映画『この世界の片隅に』は18歳で呉に嫁いだすずが、生き抜く様を描いた作品です。
この作品は懐の広さ、観る人の解釈を許すような印象を受けました。

懐の広さ・戦争の全体像を感じさせる要素は2つあります。
ひとつは敵からの目線。
爆弾が落とされるシーンでは、上空から精細に呉の街が描かれていまして、それから美しい街が破壊される、という風になっています。

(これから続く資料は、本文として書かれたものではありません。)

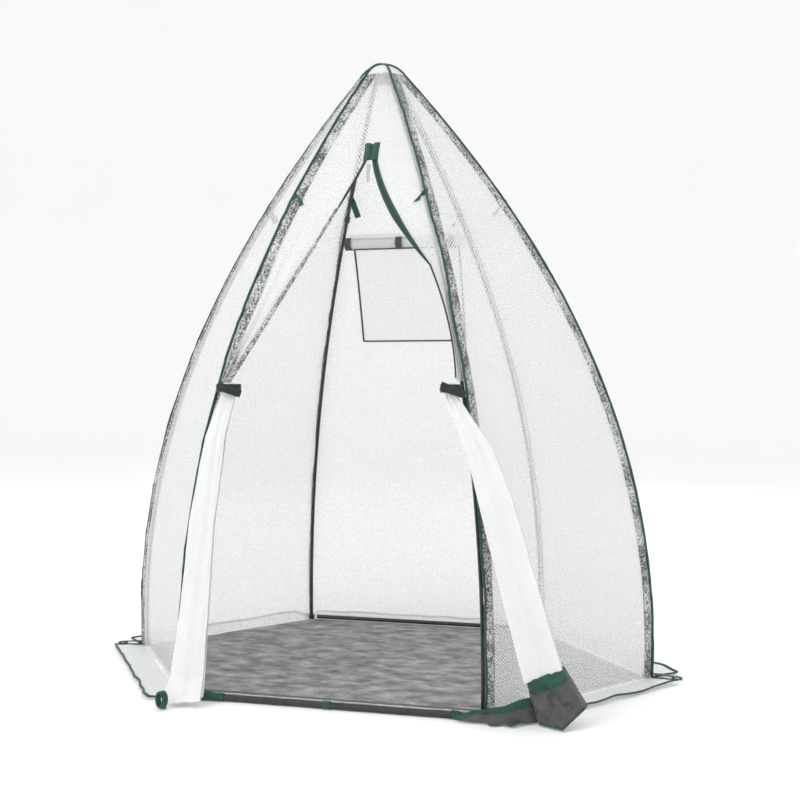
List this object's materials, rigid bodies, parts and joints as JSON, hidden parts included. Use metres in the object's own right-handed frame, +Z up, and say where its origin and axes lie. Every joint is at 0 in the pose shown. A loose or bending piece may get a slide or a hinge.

飛行機から投下されるリアルな爆弾、洋上に停泊している日本側の戦艦、海に外れて落ちる爆弾。
日本側からすれば投下される爆弾なんて見えないわけですし、誰もいない海中に外れた爆弾なんて見ていません。

つまり敵からの目線なのです。

もうひとつは笑い。
食料がなく、絶望的な状況でも、日本人全員が継続的に悲惨な思いをしていたとは思いません。
なんとか生き抜こうとして様々な努力をしていて笑いが起こったこともあるはずです。

ある場面で、工夫の結果ぜんぜんダメな料理になった、というときにみんなで美味しくないと言いながら笑って食べていたのが印象的です。

以上の2つで、私は作品の持つ懐の広さを感じました。
太平洋戦争の日本を描いたすべての映画が徹底的に悲惨でなければならないとは思いません。

当然、破壊され、殺されたのは事実ではありますからそこは受け止めないといけませんが、それを乗り越えたのも事実です。

また、のん(能年玲奈)に関しても、素晴らしいと思いました。
最初見始めたころは本人まんまじゃん!どーしようかなー観るのやめようかなーと思っていたのですが(別に嫌いなわけではないですが、あまりにも本人まんまだったので)、それは次第になれていきました。

そして後半での悲痛な叫び、悲哀に満ちた声色の使い分けは、やっぱ女優ってすげーな、と。
最初だけで判断しちゃいけないですね。

従来の同情・お涙頂戴の戦争作品とは一線を画したアニメ映画作品、『この世界の片隅に』の紹介でした。